Friday, August 29, 2003

Taking Our Minds off of the Obesity Epidemic

The World Trade Organization is finally acting on the complaint by the U.S., Canada, and Argentina against the EU for unfairly banning the importation of foods that have been improved with agricultural biotechnology. Not only is it unfair to perpertuate a protectionist regime based on unscientific scare tatics about GM foods, as the Europeans have been doing, the global, down-stream effects are even worse. You may remember the spectacle of the government of Zambia refusing U.S. food aid on behalf of its starving citizens during a severe drought because they thought it might be "contaminated" with GM crop varieties? It wasn't just anti-GM enviornmentalist pressure that caused them to be suspicious, but the EU's agricultural trade restrictions.
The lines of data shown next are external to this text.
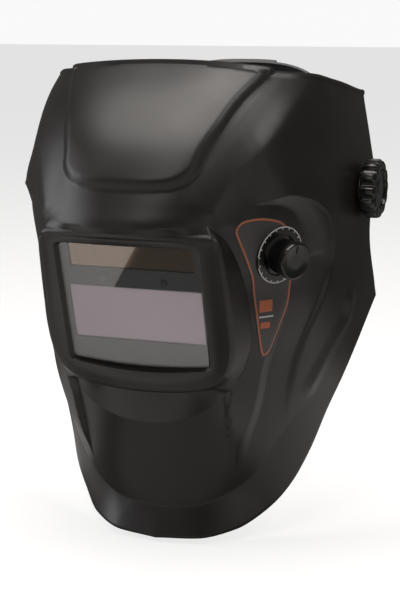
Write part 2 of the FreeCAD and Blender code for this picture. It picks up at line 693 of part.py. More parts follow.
def rear_adjuster():
    level = PINION_R - TOOTH[0] + RACK_H / 2
    inside = block((-36, 36), (111.5, 119), (NAPE_Z - 15.5, NAPE_Z + 15.5))
    case = rounded(2 * MOUTH_X, 38, 8, 108.5, 121)
    case = placed(case, Placement(Z * NAPE_Z, Rotation(X, -90))).cut(inside)
    for side in (-1, 1):
        middle = NAPE_Z + side * level
        mouth = block((0, 50), (111.5, 114.5), (middle - RACK_H / 2 - 0.4, middle + RACK_H / 2 + 0.4))
        case = case.cut(mouth if side > 0 else mouth.mirror(Vector(), X))
    case = case.cut(rod(4.1, Vector(0, 118, NAPE_Z), Vector(0, 125, NAPE_Z)))
    split = block((-60, 60), (100, 116), (-80, 20))
    parts["adjuster_base"] = case.common(split)
    parts["adjuster_cover"] = case.cut(split)
    parts["band_rack_left"] = rack(1, level)
    parts["band_rack_right"] = rack(-1, -level)
    parts["band_tail_left"] = tail(1, level)
    parts["band_tail_right"] = tail(-1, -level)
    parts["ratchet_pinion"] = pinion()
    dial = Part.makeCone(DIAL_R, DIAL_R - 1.5, 11.5, Vector(0, 121.3, NAPE_Z), Y)
    for k in range(16):
        turn = 2 * math.pi * k / 16
        at = Vector((DIAL_R + 1) * math.cos(turn), 121, NAPE_Z + (DIAL_R + 1) * math.sin(turn))
        dial = dial.cut(rod(2.2, at, at + Y * 13))
    parts["ratchet_dial"] = dial.cut(rod(4, Vector(0, 121, NAPE_Z), Vector(0, 124, NAPE_Z)))

    oval = Part.makeCylinder(90, 40, Vector(0, 18.5, NAPE_Z - 20))
    pad = oval.cut(Part.makeCylinder(85, 40, Vector(0, 18.5, NAPE_Z - 20)))
    parts["nape_pad"] = pad.common(block((-40, 40), (50, 108.5), (NAPE_Z - 17, NAPE_Z + 17)))


rear_adjuster()

# ---------------------------------------------------------------- files
os.makedirs("parts", exist_ok=True)
for name, shape in parts.items():
    if not shape.isValid():
        print("not valid:", name)
    shape.exportStep(f"parts/{name}.step")
    box = shape.BoundBox
    print(f"{name:24s} {shape.Volume:10.1f} solids {len(shape.Solids)}"
          f"  x {box.XMin:7.1f} {box.XMax:7.1f}  y {box.YMin:7.1f} {box.YMax:7.1f}"
          f"  z {box.ZMin:7.1f} {box.ZMax:7.1f}")
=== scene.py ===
import json
import math

import bmesh
import bpy
import numpy as np
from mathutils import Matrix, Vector
from mathutils.bvhtree import BVHTree


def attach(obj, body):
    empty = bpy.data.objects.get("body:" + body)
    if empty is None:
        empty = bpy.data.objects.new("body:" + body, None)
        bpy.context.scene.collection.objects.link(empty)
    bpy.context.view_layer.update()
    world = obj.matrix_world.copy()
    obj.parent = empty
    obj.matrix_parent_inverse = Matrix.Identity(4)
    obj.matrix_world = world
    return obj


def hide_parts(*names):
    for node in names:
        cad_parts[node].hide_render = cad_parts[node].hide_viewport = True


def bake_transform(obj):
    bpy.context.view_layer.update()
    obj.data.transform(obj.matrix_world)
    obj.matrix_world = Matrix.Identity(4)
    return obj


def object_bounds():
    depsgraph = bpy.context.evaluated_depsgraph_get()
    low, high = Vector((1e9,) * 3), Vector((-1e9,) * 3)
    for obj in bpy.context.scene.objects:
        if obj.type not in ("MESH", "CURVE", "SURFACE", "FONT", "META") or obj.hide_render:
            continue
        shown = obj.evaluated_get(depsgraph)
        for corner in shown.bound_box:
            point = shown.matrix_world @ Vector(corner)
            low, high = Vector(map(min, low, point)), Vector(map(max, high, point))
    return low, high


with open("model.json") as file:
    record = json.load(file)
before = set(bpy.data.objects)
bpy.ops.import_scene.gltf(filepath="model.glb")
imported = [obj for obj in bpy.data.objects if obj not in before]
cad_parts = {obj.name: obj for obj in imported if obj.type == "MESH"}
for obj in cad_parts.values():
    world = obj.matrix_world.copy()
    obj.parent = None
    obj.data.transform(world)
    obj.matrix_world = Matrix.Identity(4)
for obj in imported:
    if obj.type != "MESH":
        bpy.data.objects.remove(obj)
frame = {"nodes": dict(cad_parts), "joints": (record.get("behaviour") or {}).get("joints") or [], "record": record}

# Auto-darkening welding helmet. Lengths in the shape tables are millimetres, as in the CAD; meshes are
# made in metres. +X is the wearer's left, the face looks along -Y, +Z is up.
CAD_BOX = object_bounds()
MM = 0.001

# ---------------------------------------------------------------- camera, light and floor
scene = bpy.context.scene
scene.view_settings.view_transform = "Standard"
VIEW_YAW, VIEW_PITCH = 21, 10.7
FOCAL_LENGTH = 91.56


def direction(yaw, pitch):
    """The way back from the object to a viewer who stands yaw degrees to its left and looks down by pitch."""
    a, e = math.radians(yaw), math.radians(pitch)
    return Vector((math.sin(a) * math.cos(e), -math.cos(a) * math.cos(e), math.sin(e)))


camera = bpy.data.objects.new("camera", bpy.data.cameras.new("camera"))
scene.collection.objects.link(camera)
camera.location = (0.375, -0.990, 0.116)
camera.rotation_mode = "QUATERNION"
camera.rotation_quaternion = (-direction(VIEW_YAW, VIEW_PITCH)).to_track_quat("-Z", "Y")
camera.data.sensor_width = 36
camera.data.lens = FOCAL_LENGTH
scene.camera = camera

FLOOR_Z = CAD_BOX[0].z - 0.0005


WARM, COOL = (1, 0.955, 0.92), (0.99, 0.98, 1)


def area_light(name, place, target, size, power, colour=WARM):
    lamp = bpy.data.lights.new(name, "AREA")
    lamp.shape = "RECTANGLE"
    lamp.size, lamp.size_y = size
    lamp.energy = power
    lamp.color = colour
    thing = bpy.data.objects.new(name, lamp)
    scene.collection.objects.link(thing)
    thing.location = place
    thing.rotation_mode = "QUATERNION"
    thing.rotation_quaternion = (Vector(target) - Vector(place)).to_track_quat("-Z", "Y")
    thing.visible_camera = False


def floor_card(name, x, y, size, power, above=0.002):
    """A lit white card that lies on the floor and faces up."""
    area_light(name, (x, y, FLOOR_Z + above), (x, y, 1), size, power)


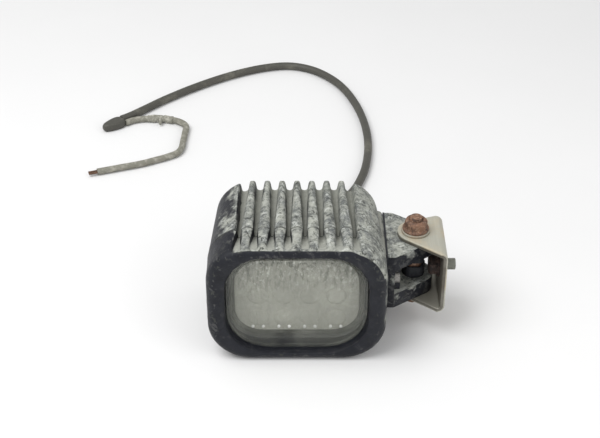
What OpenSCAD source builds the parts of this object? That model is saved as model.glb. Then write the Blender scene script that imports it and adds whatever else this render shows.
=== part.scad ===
// Heavy-duty LED work lamp with a rubber-damped swivel carrier and a U-bracket.
// Row frame: X to the right seen from the lens, Y to the rear, Z up, millimetres.
// The origin is the middle of the flat underside that the lamp rests on.

/* [Head] */
// Width of the head at the seam
head_w = 116; // [104:1:136]
// Height of the head at the seam
head_h = 90; // [84:1:106]
// Depth of the front bezel, rim to seam
bezel_d = 26; // [25:1:32]
// Depth of the rear housing, seam to the rear fins
housing_d = 58; // [52:1:70]
// Corner radius of the head's outline
corner_r = 28; // [24:1:32]
// Rear width of the housing as a share of its width at the seam
taper_x = 0.94; // [0.9:0.01:1]
// Rear height of the housing as a share of its height at the seam
taper_z = 0.99; // [0.93:0.005:1]
// Radius of the bezel's front edge
rim_r = 6; // [3:0.5:7]
// Radius of the housing's rear edge
back_r = 5; // [3:0.5:6]

/* [Cooling fins] */
// Number of valleys across the top and the underside
valley_count = 8; // [4:1:8]
// Distance between valleys at the front rim
valley_pitch_front = 10.9; // [9.6:0.1:11]
// Distance between valleys at the rear
valley_pitch_rear = 9.8; // [9:0.1:10.5]
// Depth of a valley
valley_depth = 8; // [5:0.5:9]
// Depth of a valley down the back
back_valley_depth = 3; // [2:0.5:7]
// Valley width at the seam
valley_w_seam = 4; // [3:0.1:4.5]
// Valley width at the rear
valley_w_rear = 5.6; // [4:0.1:6]
// Valley width at the front rim
valley_w_rim = 6.4; // [4:0.1:7]
// Valley depth left at the front rim
valley_rim_depth = 1.2; // [0.5:0.1:2]
// Number of horizontal grooves in the free side
side_groove_count = 4; // [2:1:4]
// Distance between the side grooves
side_groove_pitch = 11; // [9:0.5:12]
// Depth of a side groove
side_groove_depth = 3; // [1:0.5:3.5]
// Width of a side groove
side_groove_w = 4; // [2:0.5:5]
// How far the side grooves run on into the bezel
bezel_groove_l = 19; // [6:0.5:20]

/* [Lens and light engine] */
// Width of the bezel's opening
opening_w = 92; // [84:1:94]
// Height of the bezel's opening
opening_h = 77; // [70:1:78]
// How far the lens sits behind the front rim
lens_recess = 6; // [5:0.5:7]
// Gap between the lens's edge and the opening
lens_gap = 0.3; // [0.2:0.1:0.5]
// Lens thickness
lens_t = 3.5; // [3:0.5:4]
// Width of the cavity behind the lens
cavity_w = 87; // [85:1:88]
// Height of the cavity behind the lens
cavity_h = 65; // [62:1:66]
// Width of the optic plate
optic_w = 81; // [76:1:81]
// Height of the optic plate
optic_h = 57; // [54:1:62]
// Thickness of the optic plate
optic_t = 3; // [2:0.5:3]
// Spacing of the lamp's emitters across
led_pitch_x = 17; // [15:0.5:18]
// Spacing of the lamp's emitters up
led_pitch_z = 18; // [16:0.5:19]
// Thickness of the circuit boards
pcb_t = 1.6; // [1:0.1:2]

/* [Swivel bracket] */
// Distance from the head's side to the pivot axis
pivot_out = 20.5; // [19:0.5:23]
// Pivot axis behind the head's origin
pivot_y = 8.5; // [6:0.5:10]
// Height of the bracket's middle
bracket_z = 44; // [42:0.5:46]
// Inner height of the bracket
bracket_inner_h = 42; // [40:1:46]
// Thickness of the bracket's strip
bracket_t = 3; // [2:0.5:4]
// Width of the bracket's web
bracket_w = 44; // [40:1:46]
// How far the web's middle lies ahead of the pivot axis
web_ahead = 4.5; // [3:0.5:6]
// Distance from the pivot axis to the web's outer face
web_out = 19.5; // [19.5:0.5:24]
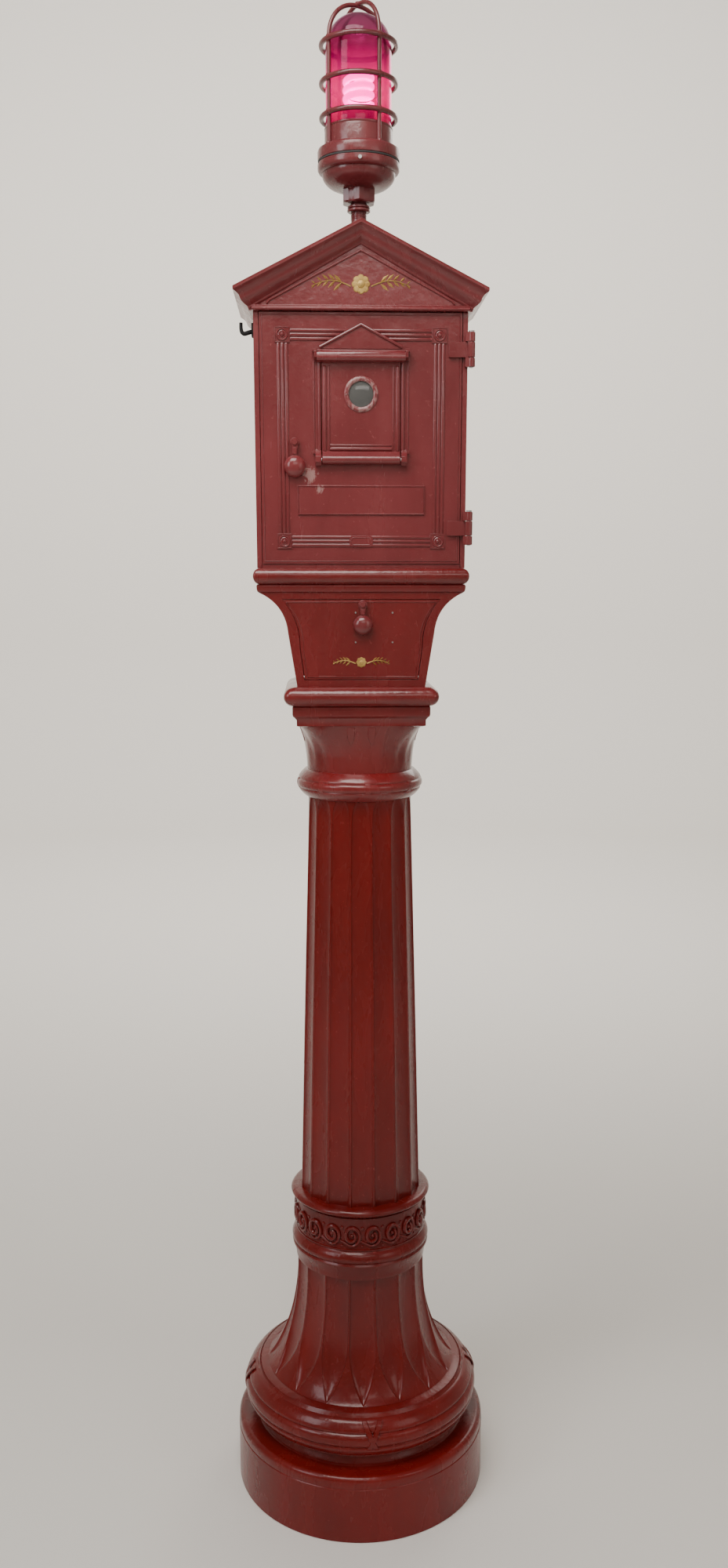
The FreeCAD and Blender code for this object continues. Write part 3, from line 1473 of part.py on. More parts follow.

The government worried that if Zambian famers kept any of the (possibly) GM corn to plant the next Spring, their future crops could be excluded from exports markets in Europe, or anywhere else that shares the EU's excessive precaution. Thus we have a situation where European agricultural officials are starving sub-Saharan Africans with their protectionist trade barriers. The only reason millions more haven't starved to death throughout the Third World over the past few decades is because of exactly the kind of new technology Europe seems to unaccountably afraid of. If the drought-stricken Zambian famers of tomorrow want to be able to keep feeding their children, we're going to need even more men like this.